Auf alles muss man warten, und in den meisten Fällen lohnt es sich nicht einmal. Ich rede von meinem Tablet, das ich mal tunen sollte, obwohl Windows 8.1 drauf und das Ding relativ neu ist. Ich kenne mich mit Flottmach-Programmen aber nicht aus, und auf Windows 10 hochzurüsten trau ich mich auch nicht, obwohl es angeblich schneller arbeitet. Ich kenne aber jemanden mit massiven Problemen damit, also müsste ich auf vorher ein System-Backup machen. Wie geht das nochmal? Mensch, ich bin Anwender, ich will sowas nicht können müssen und die Elektronikindustrie hat komplett verpennt, dass vor dem Bildschirm normale Leute hocken und keine Nerds.

Jedenfalls ging mir bei meinem Tablet das Warten auf den Seitenaufbau und auch die oft nur angefressenen Inhalte auf die Nerven, und so bin ich seit einiger Zeit ein häufig gesehener Gast in der örtlichen Bücherei. Ich hole mir Werke wie Fotografie für Dummies, Kunst in Oberschwaben, ein Bildband über Klecksbilder. Die blätter ich dann durch und stelle fest: Man muss nicht warten. Man schlägt eine Seite auf und sie ist sofort da, ohne LAN, WLAN oder Akku, einfach so. Schon das begeistert mich jeden Abend. Aber dann fehlen auch die Links, die Verlockung, rasch etwas Relevantes zu lesen, und dann etwas Relevantes zum Relevanten und dann noch die Nachrichten und die E-Mails und der Wetterbericht, bis ich am Ende vergessen habe, was ich wissen wollte, oder es interessiert mich nicht mehr.

Bei Büchern bleibt man dabei. Nach einer Stunde weiß ich zu einem Thema mehr. Ich verbiete mir auch, fragliche Stellen im Internet zu googlen.  Manches weiß ich dann eben nicht, und das ist ungewohnt. Ich habe aber festgestellt: Es passiert nichts, wenn man etwas nicht weiß. Ich muss kein Staatsexamen ablegen, und es ist grotesk schön, nicht alles wissen zu müssen.

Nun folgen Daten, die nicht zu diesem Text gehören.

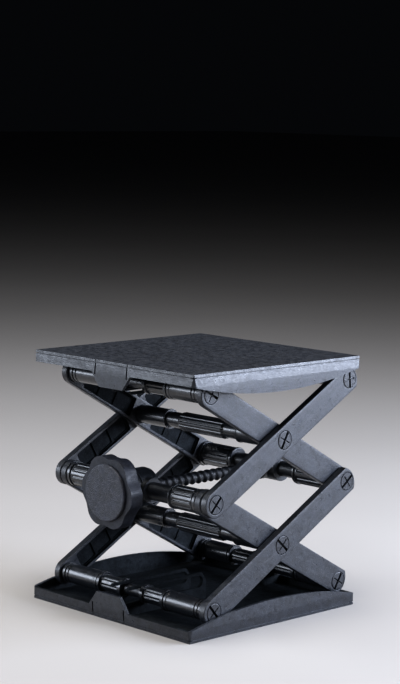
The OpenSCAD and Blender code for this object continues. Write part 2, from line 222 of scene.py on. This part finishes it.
MATERIALS = {
    "tray_plastic": plastic("tray_plastic", BLACK, waves=0.06, fleck=0.03),
    "arm_plastic": plastic("arm_plastic", BLACK, streaks=ARM_SLOPE),
    "arm_falling": plastic("arm_falling", BLACK, streaks=-ARM_SLOPE),
    # For the inside of the trays and the arms' channels and cells: darker colour and a dull sheen, painted
    # shade in the recesses
    "recess_painted_shade": plastic("recess_painted_shade", (0.010, 0.012, 0.014), rough=0.66, spread=0.08, specular=0.06, fleck=0.010),
    "spacer_plastic": plastic("spacer_plastic", (0.010, 0.012, 0.016), rough=0.36, spread=0.13, grain=0.2,
                              fleck=0.035, coat=0.5),
    "rod_plastic": plastic("rod_plastic", (0.010, 0.012, 0.016), rough=0.36),
    "pin_plastic": plastic("pin_plastic", (0.012, 0.014, 0.019), rough=0.36),
    "block_plastic": plastic("block_plastic", (0.009, 0.011, 0.015), rough=0.42, fleck=0.015),
    "screw_plastic": plastic("screw_plastic", (0.006, 0.007, 0.009), rough=0.50, specular=0.4, fleck=0.01),
    "knob_plastic": plastic("knob_plastic", (0.011, 0.013, 0.020), rough=0.52, specular=0.45, fleck=0.02),
    "knob_face": plastic("knob_face", (0.015, 0.018, 0.029), rough=0.44, mottle=0.6, grain_mm=0.6, grain=0.9),
    "steel": steel("steel"),
}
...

Wir hatten es relativ einfach. Wieso haben wir es mit Computern so kompliziert gemacht?

Digitales Leben

Vorhin stellte ich eine Flasche Mineralwasser so vor dem Monitor ab, dass sie ein wenig ins Bild ragte. Als ich dann an meiner Übersetzung weiterarbeitete, versuchte ich intuitiv, die Flasche mit der Maus zu verschieben. Einen ähnlichen Impuls hatte ich schon einmal, als ich am Grab meiner Mutter stand und wissen wollte, von wem die neu hinzugekommenen Blumen sind. Da suchten meine Finger die Maus. Den Rechtsklick. Den Link.

Muss ich mir Sorgen machen? Quatsch. Mit neuen Entwicklungen kommen eben neue Wahrnehmungen: Wir sehen andere Dinge, hören andere Geräusche, und neuerdings verwachsen unsere Finger mit der Computermaus. Geschadet hat uns der Fortschritt nicht, im Gegenteil. Wenn der Mensch immer zufrieden gewesen wäre mit dem, was er hat, dann würden wir heute noch rohes Fleisch und Beeren essen. Es dauert nur immer eine Weile, bis wir an Neues gewöhnt sind, und bis dahin sind viele misstrauisch. Aber wenn man eines Tages den Müll durch einen Delete-Button entsorgen, Fenster über ein Grafikprogramm und die Toilette mit einer App putzen kann – dann gefällt es uns wahrscheinlich doch. Ich bin also nicht computergeschädigt, sondern meiner Zeit voraus!